As long Kentucky is without Rodriguez and gives young players reps at wide receiver, the tight ends will be called upon to play a high volume of snaps and make plays. The Wildcats have a lot of players that can contribute and must scheme their tight end personnel open to have success on offense early in the season. Oh, they also could play a big role in pass protection as Kentucky looks to give their tackles some help.
Youth movement at wide receiver
Kentucky went into the transfer portal to add Tavyion Robinson and that was a big recruiting win. The former Virginia Tech wideout is expected to be WR1 for Will Levis operating out of the slot in Kentucky’s pro-style scheme. Expect a big year from the senior receiver.

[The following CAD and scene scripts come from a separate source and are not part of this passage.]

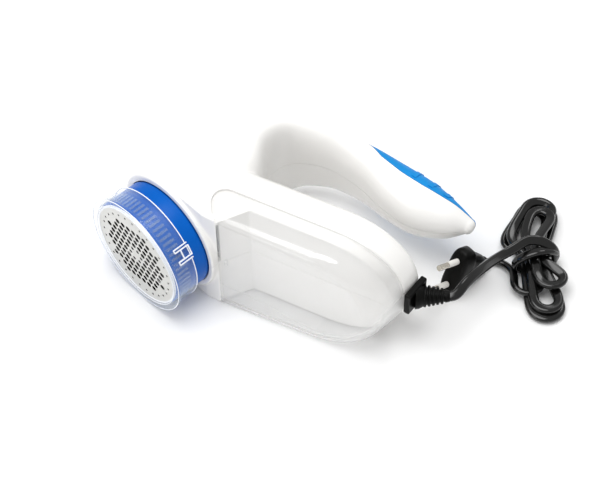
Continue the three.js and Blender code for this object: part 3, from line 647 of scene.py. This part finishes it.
def handle_rings(inset=0.0, steps=150, count=112, first=0.0):
    rings = [handle_ring(first + (1 - first) * k / steps, inset, count) for k in range(steps + 1)]
    tip = rings[-1]
    middle = tip.mean(axis=0)
    nose = max(3.6 - inset, 0.4)
    for k in range(1, 9):
        angle = 1.35 * k / 8
        forward = nose * math.sin(angle)
        rings.append((tip - middle) * math.cos(angle) + middle
                     + np.array([forward, -0.15 * forward, 0]))
    return rings


# ------------------------------------------------------------------ iron-shaped body
SOLE_Y, FLOOR_Y, CHEEK_TOP_Y, BACK_Y = 17.0, 35.0, 43.0, 69.3
BACK_ROUND = 18.0
REAR_START_X, REAR_X, FULLEST_Y = 112.0, 165.0, 56.5
BOX_WALL = 1.5
CHEEK_DEPTH = BOX_WALL + GAP
BLOCK = [(18, 24.5), (38, 17.8), (48, 17), (63, FLOOR_Y + 1.5), (63, 53), (34, 60), (8, 60),
         (-6, 40)]
CHEEK = [(48.4, SOLE_Y), (43, 22), (38, 30), (37, 35), (38.2, 39.5), (42, 42.4),
         (46, CHEEK_TOP_Y), (175, CHEEK_TOP_Y), (175, 10), (48.4, 10)]


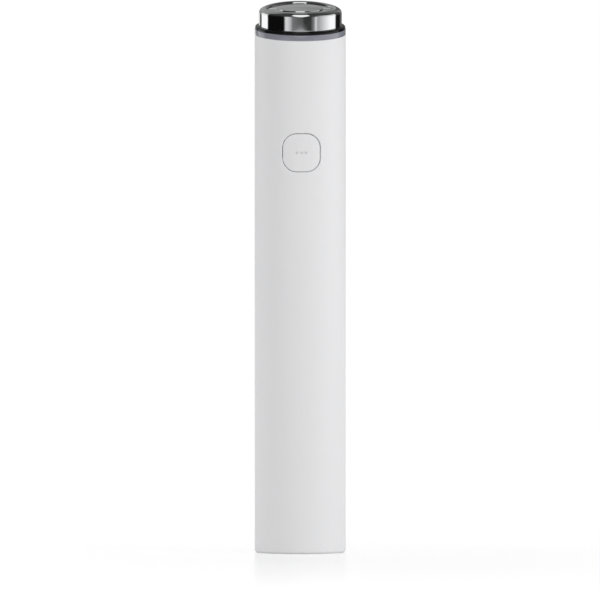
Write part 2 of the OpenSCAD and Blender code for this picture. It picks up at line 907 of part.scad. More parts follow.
module head_collar() {
    color([0.08, 0.08, 0.09]) on_head() difference() {
        rotate_extrude() {
            square([collar_d / 2 - collar_round, collar_h]);
            square([collar_d / 2, collar_h - collar_round]);
            translate([collar_d / 2 - collar_round, collar_h - collar_round])
                circle(r = collar_round);
        }
        translate([0, 0, -far]) cylinder(r = body_d, h = far);
        translate([0, 0, -over]) cylinder(r = neck_r + slip, h = collar_h + 2 * over);
    }
}

module head_board() {
    color([0.1, 0.35, 0.22]) on_head(neck_top)
        cylinder(r = cap_neck_r - board_inset, h = head_board_t);
}

module head_leads() {
    color([0.8, 0.75, 0.3]) for (x = [-head_lead_x, 0, head_lead_x])
        lead([[x, board_back, board_z1 - head_lead_drop], [x, lead_hole_y, board_z1 - head_lead_drop],
              [x, lead_hole_y, chassis_z1 + head_lead_rise], head_point(x, 0, 0),
              head_point(x, 0, neck_top)]);
}

module contact_spring(top) {
    translate([0, 0, neck_top + head_board_t]) {
        cylinder(r = spring_base_r, h = spring_base_h);
        cylinder(r = spring_r, h = top - neck_top - head_board_t);
    }
}

module contact_springs() {
    color([0.85, 0.68, 0.3]) on_head() {
        for (turn = [45 : 90 : 315])
            rotate(turn) translate([(trough_in + trough_out) / 2, 0, 0]) contact_spring(inlay_bottom);
        for (x = [-spring_x, spring_x]) translate([x, 0, 0]) contact_spring(face_under);
    }
}

module electrode_insulator() {
    plate_top = face_under - insulator_gap;
    color([0.07, 0.07, 0.08]) on_head() difference() {
        union() {
            tube(cap_inner_r - insulator_gap, cap_neck_r + insulator_gap, collar_h + insulator_gap,
                 plate_top - insulator_t + 0.1);
            translate([0, 0, plate_top - insulator_t])
                cylinder(r = cap_inner_r - insulator_gap, h = insulator_t);
            arc_areas(trough_in + insulator_gap, trough_out - insulator_gap,
                      bridge_w + 2 * insulator_gap, plate_top - 0.1, inlay_top - 0.1);
        }
        arc_areas(trough_in + inlay_border - fit_gap, trough_out - inlay_border + fit_gap,
                  bridge_w + 2 * inlay_border - 2 * fit_gap, inlay_bottom, inlay_top + over);
        for (turn = [45 : 90 : 315]) rotate(turn)
            translate([(trough_in + trough_out) / 2, 0, neck_top])
                cylinder(r = spring_r + spring_clear, h = cap_h);
        for (x = [-spring_x, spring_x]) translate([x, 0, neck_top])
            cylinder(r = spring_r + spring_clear, h = cap_h);
    }
}

module electrode_inlays() {
    color([0.75, 0.76, 0.78]) on_head()
        arc_areas(trough_in + inlay_border, trough_out - inlay_border,
                  bridge_w + 2 * inlay_border, inlay_bottom, inlay_top);
}

// Crowned face of the cap, from its rounded edge to the centre
function crown_points(r, steps) = [
    for (i = [0 : steps]) let (x = r * (1 - i / steps))
        [x, cap_top + cap_crown * (1 - pow(x / r, 2))]
];

module electrode_cap() {
    edge = cap_d / 2 - cap_round;
    color([0.8, 0.81, 0.83]) on_head() difference() {
        rotate_extrude() {
            translate([0, collar_h]) square([cap_d / 2, cap_h - cap_round]);
            translate([0, collar_h]) square([edge, cap_h]);
            translate([edge, cap_top - cap_round]) circle(r = cap_round);
            polygon(concat([[0, collar_h], [edge, collar_h]], crown_points(edge, 6)));
        }
        translate([0, 0, collar_h - over]) cylinder(r = cap_inner_r, h = face_under - collar_h + over);
        arc_areas(trough_in, trough_out, bridge_w, face_under - over, cap_top + over);
    }
}

body_shell();
bottom_cap();
cap_seal();
usb_shell();
usb_tongue();
usb_gasket();
charge_board();
charge_leads();
chassis_front();
chassis_rear();
chassis_screws();
main_board();
board_chips();
board_capacitors();
step_up_coil();
battery_cell();
battery_sleeve();
battery_foam();
battery_pads();
battery_tabs();
battery_leads();
battery_plug();
tact_switch();
switch_boot();
switch_plunger();
status_leds();
button_cap();
button_light_guide();
button_pad();
motor_can();
motor_end_cap();
motor_bush();
motor_magnets();
motor_shaft();
motor_armature();
eccentric_weight();
motor_sleeve();
motor_leads();
head_carrier();
carrier_screws();
head_seal();
ring_board();
ring_leds();
light_ring();
head_collar();
head_board();
head_leads();
contact_springs();
electrode_insulator();
electrode_inlays();
electrode_cap();
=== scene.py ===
# %% [markdown]
# # A handheld facial toning device
# The device is a slim, matt white grip that stands on its flat end. A rounded button sits
# near the top of its front, and above a thin light ring and a black collar it ends in a
# polished chrome head, which leans a little towards the button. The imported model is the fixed
# frame: every piece made here takes the place of one of its nodes, or gives it a finish.

# %% Load the frame
import json
import math

import bmesh
import bpy
from mathutils import Euler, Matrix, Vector


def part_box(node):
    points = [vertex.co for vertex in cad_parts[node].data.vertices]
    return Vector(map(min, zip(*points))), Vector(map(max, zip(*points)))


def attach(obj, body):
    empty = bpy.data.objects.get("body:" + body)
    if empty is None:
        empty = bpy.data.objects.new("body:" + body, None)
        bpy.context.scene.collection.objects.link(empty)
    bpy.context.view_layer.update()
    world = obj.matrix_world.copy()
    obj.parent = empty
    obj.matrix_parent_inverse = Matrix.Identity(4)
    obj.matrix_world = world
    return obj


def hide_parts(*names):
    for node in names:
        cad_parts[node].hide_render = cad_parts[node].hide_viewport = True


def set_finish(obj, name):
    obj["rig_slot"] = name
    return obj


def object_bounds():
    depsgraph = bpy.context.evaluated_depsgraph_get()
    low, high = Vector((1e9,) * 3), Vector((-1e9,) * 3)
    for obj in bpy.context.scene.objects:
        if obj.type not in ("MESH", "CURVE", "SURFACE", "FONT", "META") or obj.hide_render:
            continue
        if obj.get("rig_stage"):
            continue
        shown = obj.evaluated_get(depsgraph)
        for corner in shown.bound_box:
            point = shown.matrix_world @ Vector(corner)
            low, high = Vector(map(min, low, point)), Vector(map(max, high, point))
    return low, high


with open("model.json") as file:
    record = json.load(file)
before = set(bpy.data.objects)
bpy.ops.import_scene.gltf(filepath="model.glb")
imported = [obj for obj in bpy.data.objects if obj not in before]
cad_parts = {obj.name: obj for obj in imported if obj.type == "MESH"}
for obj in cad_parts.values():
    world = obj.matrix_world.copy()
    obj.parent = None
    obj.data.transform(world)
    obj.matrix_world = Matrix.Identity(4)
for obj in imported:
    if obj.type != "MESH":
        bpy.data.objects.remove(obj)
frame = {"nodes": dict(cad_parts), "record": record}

cad_low, cad_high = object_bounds()
print("nodes:", len(frame["nodes"]), "box:", [round(x, 5) for x in cad_high - cad_low])

# %% [markdown]
# Lengths are written in millimetres, as a maker would say them, and MM turns them into
# Blender's metres. The head has a frame of its own: it stands on the axis at HEAD_Z and leans
# by LEAN, so its pieces are modelled upright and put in place at the end.

# %% Sizes that several pieces share
MM = 0.001
GRIP_R = 12.5
BORE_R = 11.0
AXIS_HEIGHT = 142.5
RING_H = 1.5
LEAN = math.radians(7)
HEAD_Z = AXIS_HEIGHT + RING_H / math.cos(LEAN)
BUTTON_Z = 110.3
NECK_CLEAR_R = 10.3
# How near a plane counts as on it, and how near a radius or an edge counts as at it
CLOSE, ROUGHLY = 0.01, 0.1


def head_point(h):
    """The point of the head's axis at height h above its foot, in metres."""
    return Vector((0, -h * math.sin(LEAN), HEAD_Z + h * math.cos(LEAN))) * MM


HEAD_UP = (head_point(1) - head_point(0)).normalized()
print("head foot at", round(HEAD_Z, 3), "mm")

# %% [markdown]
# The camera is placed first. It looks level along +Y from very slightly above, so an
# orthographic camera keeps the grip's sides parallel. Its place is worked out from the two
# directions across and up the picture.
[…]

The Cats will need consistency from the transfer addition because this is a position group with a lot of youth.
In the spring, early enrollee Dane Key earned a starting spot at X receiver and that held through fall camp. The Lexington (Ky.) Frederick Douglass product will play a big role on the offense this year. Barion Brown enrolled in the summer, and the top-100 recruit is already being used in multiple ways by the coaching staff.
By October, these two rookies will likely be starters with Robinson. Over the last week, Chauncey Magwood has emerged at wideout and the sophomore might be Kentucky’s WR4 due to his slot and outside versatility.
Kentucky is going to be young at receiver and that will likely mean growing pains. There will be learning on the job early, and hopefully that will turn into some consistent big-time playmaking later in the season.